Testamento de Salgueiro Maia pede campa rasa

Em 1989, altura em que lhe foi diagnosticado um cancro, o capitão de Abril Salgueiro Maia decidiu fazer um testamento. Os seus desejos eram dois e eram simples. Um foi cumprido, o outro ainda não.

Escrito à mão no dia 28 de Junho de 1989, em Santarém, o texto, a que o SOL teve acesso, diz claramente que quer ser enterrado em Castelo de Vide sem honrarias de Estado e sem grandes gastos de dinheiro – o que pode contrariar algumas pretensões actuais de trasladar os seus restos mortais para o Panteão Nacional. “Determino que desejo ser sepultado em Castelo de Vide, em campa rasa, e utilizar o caixão mais barato do mercado, o transporte do mesmo deve fazer-se pelo meio mais económico, de preferência, em viatura militar”, esclarece. Sobre o funeral, pediu ainda “somente a presença de amigos”.

Salgueiro Maia viria a morrer três anos depois, no mês de Abril, e no enterro foi entoada a Grândola, Vila Morena, conforme vontade também expressa antecipadamente pelo capitão de Abril.

“Está enterrado numa campa rasa no talhão dos combatentes. Pusemos apenas uma lápide”, afirmou ao SOL o presidente da Câmara de Castelo de Vide, António Pita (PSD).
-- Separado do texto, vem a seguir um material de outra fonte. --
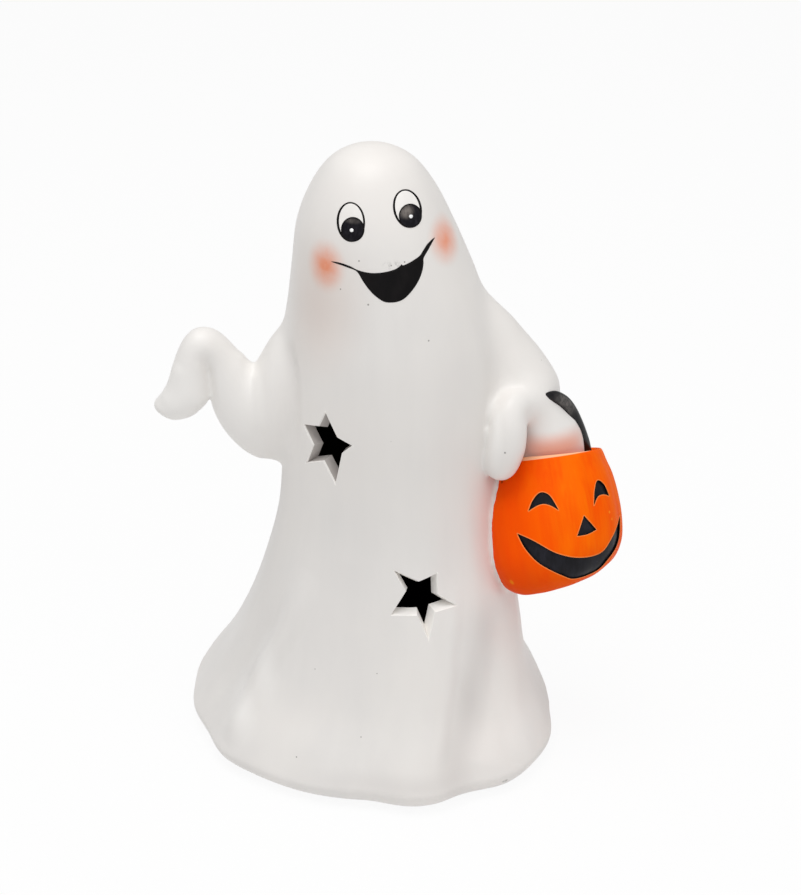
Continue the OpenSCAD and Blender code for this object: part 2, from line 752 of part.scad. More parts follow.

O coronel Matos Gomes, ex-capitão de Abril que conheceu Salgueiro Maia aos 12 anos e que o acompanhou durante toda a carreira militar, conhece bem o testamento. “O que escreveu é o que ele é e o que ele pensava. A sua vontade foi muito bem expressa”, afirmou ao SOL, considerando, contudo, que a família é que deve decidir pois estão dois valores em jogo: “A vontade do próprio expressa em testamento e o direito da sociedade em ter um seu representante excepcional no lugar dos portugueses excepcionais que é o Panteão”. A viúva do militar, Natércia Maia, esteve incontactável esta semana.

Museu ainda por criar

A proposta de trasladar Salgueiro Maia para o_Panteão foi lançada há duas semanas pelo socialista Manuel Alegre como forma também de assinalar o 40.º aniversário do 25 de Abril. Já outro capitão de Abril, o coronel Sousa e Castro considera que o desejo de Salgueiro Maia “foi cumprido” em 1992 e que a trasladação seria “uma situação diferente”. “Seria uma atitude adequada se se quisesse homenagear o 25 de Abril”, disse ao SOL.

O outro desejo expresso naquele testamento, que se encontra depositado nos arquivos da Câmara Municipal de Castelo de Vide, diz respeito à constituição de um museu, projecto que, ao fim de 20 anos, ainda não existe. “Do meu espólio em ornamento e artigos correlativos, tudo aquilo que minha mulher e filhos não desejem conservar, desejo que seja património de Castelo de Vide”, lê-se.

António Pita diz que a autarquia já recebeu um espólio com armamento e fardas e que, no seguimento de um protocolo assinado em 2002 com o Governo, já dispõe de um imóvel e de um projecto da autoria de António Baptista Pereira, mas que o Estado central “ainda não cumpriu a sua parte” que era a de o integrar na rede nacional de museus para lhe dar dimensão nacional.

Esta semana, a presidente da Assembleia da República e os líderes parlamentares começaram a discutir as comemorações dos 40 anos do 25 de Abril. Integrada nesse programa, está a trasladação dos restos mortais da escritora Sophia de Mello Breyner Andersen para o Panteão Nacional.

Assunção Esteves apresentou algumas sugestões. Uma delas é a exibição das chaimites na Assembleia da República. Este símbolo da revolução de Abril representa o domínio do poder militar sobre o poder político e a ideia motivou algumas reservas entre os deputados, que decidirão daqui a duas semanas.